TASK STATEMENT
Transcribe only the lines from the line with "The three.js and" through the line with "TACK_STITCHES, TACK_PITCH = 9, 0.26", exactly, counting both of those lines as part of the stretch.

** Start INFORMATION PROVIDED **

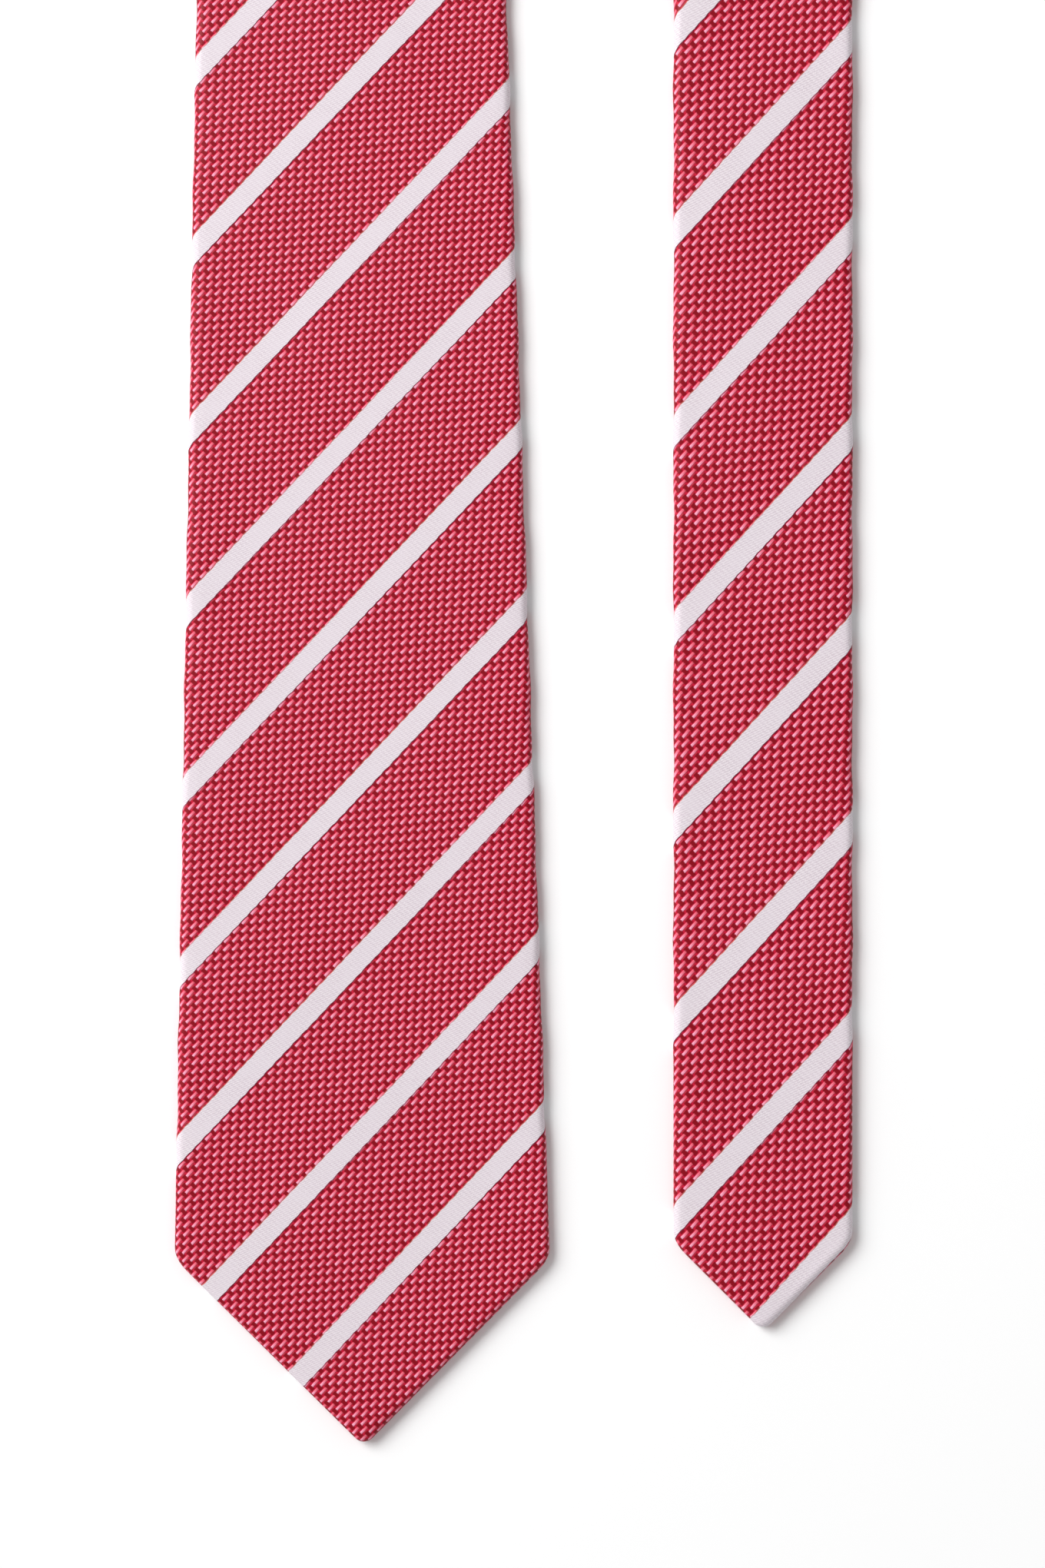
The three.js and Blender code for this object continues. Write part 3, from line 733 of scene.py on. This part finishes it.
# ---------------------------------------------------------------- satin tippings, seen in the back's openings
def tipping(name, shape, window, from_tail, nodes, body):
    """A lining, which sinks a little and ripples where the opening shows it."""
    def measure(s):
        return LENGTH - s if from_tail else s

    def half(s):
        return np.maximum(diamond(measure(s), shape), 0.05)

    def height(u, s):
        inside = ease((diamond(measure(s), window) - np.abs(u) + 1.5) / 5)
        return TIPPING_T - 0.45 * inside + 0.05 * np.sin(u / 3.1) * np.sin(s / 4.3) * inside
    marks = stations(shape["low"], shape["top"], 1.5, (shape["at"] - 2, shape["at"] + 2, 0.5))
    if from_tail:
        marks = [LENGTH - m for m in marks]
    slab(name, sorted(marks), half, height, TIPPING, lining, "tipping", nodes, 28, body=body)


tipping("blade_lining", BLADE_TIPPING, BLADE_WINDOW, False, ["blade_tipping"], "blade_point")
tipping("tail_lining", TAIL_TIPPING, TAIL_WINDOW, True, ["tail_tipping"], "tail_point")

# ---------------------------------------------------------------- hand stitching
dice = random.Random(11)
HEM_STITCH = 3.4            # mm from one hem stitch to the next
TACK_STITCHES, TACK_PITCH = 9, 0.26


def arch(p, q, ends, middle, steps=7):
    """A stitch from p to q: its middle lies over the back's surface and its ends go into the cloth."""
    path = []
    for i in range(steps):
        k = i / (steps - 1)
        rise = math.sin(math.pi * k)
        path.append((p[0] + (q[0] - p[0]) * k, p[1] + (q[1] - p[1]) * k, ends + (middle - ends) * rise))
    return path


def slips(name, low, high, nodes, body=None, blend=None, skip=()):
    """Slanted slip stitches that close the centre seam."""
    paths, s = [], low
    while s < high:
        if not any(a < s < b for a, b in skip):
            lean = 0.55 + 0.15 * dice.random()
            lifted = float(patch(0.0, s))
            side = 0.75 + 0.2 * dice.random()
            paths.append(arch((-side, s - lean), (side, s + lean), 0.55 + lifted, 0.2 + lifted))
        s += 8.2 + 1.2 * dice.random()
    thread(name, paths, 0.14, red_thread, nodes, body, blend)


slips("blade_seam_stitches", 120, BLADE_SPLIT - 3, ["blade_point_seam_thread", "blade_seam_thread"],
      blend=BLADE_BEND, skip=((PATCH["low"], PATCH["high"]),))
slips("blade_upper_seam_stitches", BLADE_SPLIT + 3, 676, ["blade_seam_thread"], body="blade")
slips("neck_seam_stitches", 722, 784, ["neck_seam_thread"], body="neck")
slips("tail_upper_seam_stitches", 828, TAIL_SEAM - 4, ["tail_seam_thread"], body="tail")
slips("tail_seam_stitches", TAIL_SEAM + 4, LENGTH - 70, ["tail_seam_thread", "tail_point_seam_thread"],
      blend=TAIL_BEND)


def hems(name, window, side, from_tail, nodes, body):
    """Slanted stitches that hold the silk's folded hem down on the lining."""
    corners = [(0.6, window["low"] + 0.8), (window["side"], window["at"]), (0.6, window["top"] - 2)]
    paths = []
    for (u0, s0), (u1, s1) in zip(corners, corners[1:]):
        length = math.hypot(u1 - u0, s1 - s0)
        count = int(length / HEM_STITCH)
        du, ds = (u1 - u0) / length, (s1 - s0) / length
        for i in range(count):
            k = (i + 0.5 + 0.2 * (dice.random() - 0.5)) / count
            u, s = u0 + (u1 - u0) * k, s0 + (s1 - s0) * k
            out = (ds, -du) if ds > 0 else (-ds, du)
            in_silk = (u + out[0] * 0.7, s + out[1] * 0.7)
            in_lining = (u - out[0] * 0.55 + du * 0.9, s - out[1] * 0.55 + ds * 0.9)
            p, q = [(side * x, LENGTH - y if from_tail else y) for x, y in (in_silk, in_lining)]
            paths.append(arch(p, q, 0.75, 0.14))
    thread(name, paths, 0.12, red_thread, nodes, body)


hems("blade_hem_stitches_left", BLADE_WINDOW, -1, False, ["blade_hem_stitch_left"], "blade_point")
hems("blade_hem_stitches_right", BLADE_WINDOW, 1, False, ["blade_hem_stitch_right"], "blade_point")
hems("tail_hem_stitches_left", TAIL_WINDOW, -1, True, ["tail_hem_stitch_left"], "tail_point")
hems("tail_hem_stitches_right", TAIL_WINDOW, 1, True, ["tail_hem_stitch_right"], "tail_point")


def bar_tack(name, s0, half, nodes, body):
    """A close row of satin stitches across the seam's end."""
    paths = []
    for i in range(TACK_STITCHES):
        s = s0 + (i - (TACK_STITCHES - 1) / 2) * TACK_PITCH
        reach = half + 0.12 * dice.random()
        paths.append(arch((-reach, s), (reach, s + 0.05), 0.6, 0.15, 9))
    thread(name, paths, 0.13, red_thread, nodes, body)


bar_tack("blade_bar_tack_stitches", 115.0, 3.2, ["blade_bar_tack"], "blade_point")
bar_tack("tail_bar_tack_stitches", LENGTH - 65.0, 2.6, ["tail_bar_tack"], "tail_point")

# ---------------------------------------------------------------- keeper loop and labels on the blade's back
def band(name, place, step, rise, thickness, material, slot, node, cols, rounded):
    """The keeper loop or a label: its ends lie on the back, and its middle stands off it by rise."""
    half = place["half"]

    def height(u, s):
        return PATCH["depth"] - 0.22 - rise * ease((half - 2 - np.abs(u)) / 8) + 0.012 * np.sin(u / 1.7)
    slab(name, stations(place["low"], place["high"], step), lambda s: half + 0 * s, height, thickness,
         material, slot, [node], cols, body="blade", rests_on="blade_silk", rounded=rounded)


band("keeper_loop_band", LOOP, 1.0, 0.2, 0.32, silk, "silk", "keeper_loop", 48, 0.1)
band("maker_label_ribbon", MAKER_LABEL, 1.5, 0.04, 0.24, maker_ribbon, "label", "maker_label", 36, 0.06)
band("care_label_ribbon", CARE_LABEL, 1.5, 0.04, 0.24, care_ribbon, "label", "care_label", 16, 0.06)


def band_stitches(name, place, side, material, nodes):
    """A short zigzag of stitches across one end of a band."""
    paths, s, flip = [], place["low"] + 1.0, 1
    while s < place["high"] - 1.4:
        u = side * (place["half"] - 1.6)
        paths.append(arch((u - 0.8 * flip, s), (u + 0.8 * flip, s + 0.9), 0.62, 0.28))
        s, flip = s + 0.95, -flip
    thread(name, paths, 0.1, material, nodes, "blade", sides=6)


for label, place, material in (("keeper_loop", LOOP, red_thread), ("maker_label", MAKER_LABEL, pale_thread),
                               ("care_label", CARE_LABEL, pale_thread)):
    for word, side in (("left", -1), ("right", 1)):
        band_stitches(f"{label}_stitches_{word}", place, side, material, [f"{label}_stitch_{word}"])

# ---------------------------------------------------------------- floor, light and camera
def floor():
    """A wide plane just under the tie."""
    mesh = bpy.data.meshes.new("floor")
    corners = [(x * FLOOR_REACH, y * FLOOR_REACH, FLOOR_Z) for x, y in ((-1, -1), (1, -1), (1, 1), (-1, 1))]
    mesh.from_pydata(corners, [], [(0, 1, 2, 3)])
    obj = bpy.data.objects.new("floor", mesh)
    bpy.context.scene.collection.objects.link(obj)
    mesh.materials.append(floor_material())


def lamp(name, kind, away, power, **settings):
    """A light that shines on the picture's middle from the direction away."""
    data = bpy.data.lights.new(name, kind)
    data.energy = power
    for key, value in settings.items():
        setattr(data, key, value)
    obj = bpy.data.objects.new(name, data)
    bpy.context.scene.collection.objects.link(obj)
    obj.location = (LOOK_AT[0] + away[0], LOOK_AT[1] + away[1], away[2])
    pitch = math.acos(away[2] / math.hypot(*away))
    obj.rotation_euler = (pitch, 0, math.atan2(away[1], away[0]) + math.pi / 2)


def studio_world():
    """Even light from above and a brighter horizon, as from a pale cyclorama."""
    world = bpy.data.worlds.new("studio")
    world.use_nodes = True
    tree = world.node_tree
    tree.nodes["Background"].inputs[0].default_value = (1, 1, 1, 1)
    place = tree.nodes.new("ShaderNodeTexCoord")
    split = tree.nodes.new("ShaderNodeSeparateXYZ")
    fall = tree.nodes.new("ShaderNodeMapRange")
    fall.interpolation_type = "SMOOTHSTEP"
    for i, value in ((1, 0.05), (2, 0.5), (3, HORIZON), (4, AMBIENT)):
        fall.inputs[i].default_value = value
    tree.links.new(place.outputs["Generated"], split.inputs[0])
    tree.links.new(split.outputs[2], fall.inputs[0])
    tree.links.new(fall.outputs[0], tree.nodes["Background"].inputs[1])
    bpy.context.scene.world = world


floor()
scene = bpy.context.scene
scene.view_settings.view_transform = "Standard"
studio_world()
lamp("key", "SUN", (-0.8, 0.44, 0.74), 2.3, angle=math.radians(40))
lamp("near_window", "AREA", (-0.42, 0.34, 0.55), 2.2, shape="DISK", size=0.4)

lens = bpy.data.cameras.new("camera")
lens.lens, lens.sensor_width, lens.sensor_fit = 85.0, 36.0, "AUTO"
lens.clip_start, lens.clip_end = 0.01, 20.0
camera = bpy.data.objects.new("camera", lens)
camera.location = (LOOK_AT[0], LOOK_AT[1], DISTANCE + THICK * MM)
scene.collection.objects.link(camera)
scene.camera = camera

** End INFORMATION PROVIDED **
** Start INFORMATION PROVIDED **

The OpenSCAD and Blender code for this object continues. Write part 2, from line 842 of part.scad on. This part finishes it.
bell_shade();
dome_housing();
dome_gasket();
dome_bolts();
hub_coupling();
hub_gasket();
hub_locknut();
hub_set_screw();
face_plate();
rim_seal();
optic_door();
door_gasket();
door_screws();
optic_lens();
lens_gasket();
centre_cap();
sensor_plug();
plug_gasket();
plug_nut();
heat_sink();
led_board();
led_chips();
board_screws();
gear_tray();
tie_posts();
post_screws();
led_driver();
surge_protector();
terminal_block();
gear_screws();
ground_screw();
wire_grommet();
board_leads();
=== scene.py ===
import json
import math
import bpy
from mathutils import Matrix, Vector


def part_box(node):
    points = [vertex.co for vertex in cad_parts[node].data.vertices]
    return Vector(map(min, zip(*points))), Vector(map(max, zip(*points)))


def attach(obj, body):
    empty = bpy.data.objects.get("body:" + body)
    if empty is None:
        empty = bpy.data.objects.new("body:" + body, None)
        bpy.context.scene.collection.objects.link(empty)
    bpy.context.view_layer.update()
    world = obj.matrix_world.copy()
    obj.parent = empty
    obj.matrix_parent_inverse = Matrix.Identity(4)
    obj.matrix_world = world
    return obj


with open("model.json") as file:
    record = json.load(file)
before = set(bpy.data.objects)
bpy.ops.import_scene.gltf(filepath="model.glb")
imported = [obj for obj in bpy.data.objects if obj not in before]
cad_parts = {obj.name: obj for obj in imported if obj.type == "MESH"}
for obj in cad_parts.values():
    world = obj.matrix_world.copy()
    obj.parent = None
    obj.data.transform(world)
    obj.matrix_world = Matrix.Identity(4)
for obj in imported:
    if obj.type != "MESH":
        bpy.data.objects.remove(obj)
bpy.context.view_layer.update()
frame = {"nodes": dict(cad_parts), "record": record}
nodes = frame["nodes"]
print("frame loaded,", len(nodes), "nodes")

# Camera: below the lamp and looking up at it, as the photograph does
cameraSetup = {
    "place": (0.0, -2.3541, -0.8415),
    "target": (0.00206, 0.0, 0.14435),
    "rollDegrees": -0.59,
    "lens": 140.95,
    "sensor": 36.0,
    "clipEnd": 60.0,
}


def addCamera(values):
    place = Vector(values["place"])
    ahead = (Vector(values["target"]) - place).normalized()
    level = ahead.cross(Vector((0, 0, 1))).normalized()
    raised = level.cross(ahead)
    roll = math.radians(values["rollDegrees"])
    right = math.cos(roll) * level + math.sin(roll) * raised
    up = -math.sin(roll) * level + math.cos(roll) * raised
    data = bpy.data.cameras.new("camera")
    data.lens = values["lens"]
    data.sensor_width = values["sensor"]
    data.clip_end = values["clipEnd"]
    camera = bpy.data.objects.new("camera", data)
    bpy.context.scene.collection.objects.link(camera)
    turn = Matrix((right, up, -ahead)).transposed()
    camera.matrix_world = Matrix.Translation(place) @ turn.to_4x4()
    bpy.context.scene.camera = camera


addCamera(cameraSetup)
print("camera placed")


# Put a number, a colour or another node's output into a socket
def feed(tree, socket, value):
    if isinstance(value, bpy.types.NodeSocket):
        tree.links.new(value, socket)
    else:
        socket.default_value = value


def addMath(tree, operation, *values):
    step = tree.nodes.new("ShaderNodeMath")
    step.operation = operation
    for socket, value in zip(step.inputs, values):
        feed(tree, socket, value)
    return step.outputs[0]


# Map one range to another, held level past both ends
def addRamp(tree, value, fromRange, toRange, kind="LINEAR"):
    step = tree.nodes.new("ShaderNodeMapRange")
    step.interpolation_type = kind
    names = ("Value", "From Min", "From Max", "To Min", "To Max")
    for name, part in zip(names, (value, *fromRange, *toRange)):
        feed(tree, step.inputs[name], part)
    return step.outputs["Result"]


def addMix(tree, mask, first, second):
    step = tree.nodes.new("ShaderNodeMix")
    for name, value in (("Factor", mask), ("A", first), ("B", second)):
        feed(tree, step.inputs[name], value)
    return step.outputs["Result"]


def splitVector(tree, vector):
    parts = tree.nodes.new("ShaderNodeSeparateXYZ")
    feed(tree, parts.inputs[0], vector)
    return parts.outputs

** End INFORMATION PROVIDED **
** Start INFORMATION PROVIDED **

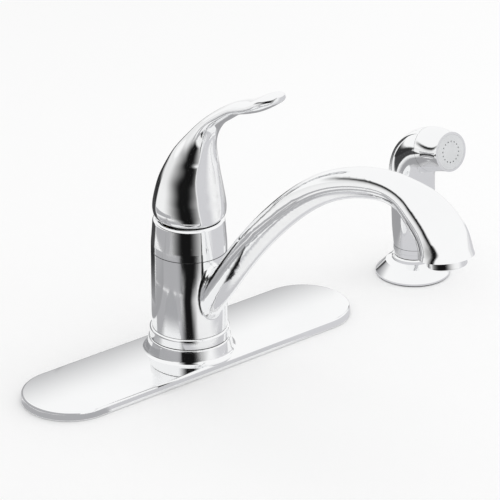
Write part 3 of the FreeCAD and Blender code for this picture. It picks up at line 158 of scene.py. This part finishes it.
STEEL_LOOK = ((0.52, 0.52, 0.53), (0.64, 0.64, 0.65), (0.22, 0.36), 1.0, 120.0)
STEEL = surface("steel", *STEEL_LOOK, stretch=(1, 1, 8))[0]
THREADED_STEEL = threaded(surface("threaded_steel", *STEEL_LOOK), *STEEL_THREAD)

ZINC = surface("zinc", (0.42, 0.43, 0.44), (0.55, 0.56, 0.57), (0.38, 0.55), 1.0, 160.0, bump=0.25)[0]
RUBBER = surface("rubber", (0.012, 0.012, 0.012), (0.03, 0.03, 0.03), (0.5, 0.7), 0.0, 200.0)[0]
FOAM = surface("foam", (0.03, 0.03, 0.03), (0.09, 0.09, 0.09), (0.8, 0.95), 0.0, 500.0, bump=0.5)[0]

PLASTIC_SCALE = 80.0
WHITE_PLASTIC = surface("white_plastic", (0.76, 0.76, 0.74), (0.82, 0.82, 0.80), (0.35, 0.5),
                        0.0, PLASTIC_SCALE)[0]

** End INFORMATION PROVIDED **

RESULT
The three.js and Blender code for this object continues. Write part 3, from line 733 of scene.py on. This part finishes it.
# ---------------------------------------------------------------- satin tippings, seen in the back's openings
def tipping(name, shape, window, from_tail, nodes, body):
    """A lining, which sinks a little and ripples where the opening shows it."""
    def measure(s):
        return LENGTH - s if from_tail else s

    def half(s):
        return np.maximum(diamond(measure(s), shape), 0.05)

    def height(u, s):
        inside = ease((diamond(measure(s), window) - np.abs(u) + 1.5) / 5)
        return TIPPING_T - 0.45 * inside + 0.05 * np.sin(u / 3.1) * np.sin(s / 4.3) * inside
    marks = stations(shape["low"], shape["top"], 1.5, (shape["at"] - 2, shape["at"] + 2, 0.5))
    if from_tail:
        marks = [LENGTH - m for m in marks]
    slab(name, sorted(marks), half, height, TIPPING, lining, "tipping", nodes, 28, body=body)


tipping("blade_lining", BLADE_TIPPING, BLADE_WINDOW, False, ["blade_tipping"], "blade_point")
tipping("tail_lining", TAIL_TIPPING, TAIL_WINDOW, True, ["tail_tipping"], "tail_point")

# ---------------------------------------------------------------- hand stitching
dice = random.Random(11)
HEM_STITCH = 3.4            # mm from one hem stitch to the next
TACK_STITCHES, TACK_PITCH = 9, 0.26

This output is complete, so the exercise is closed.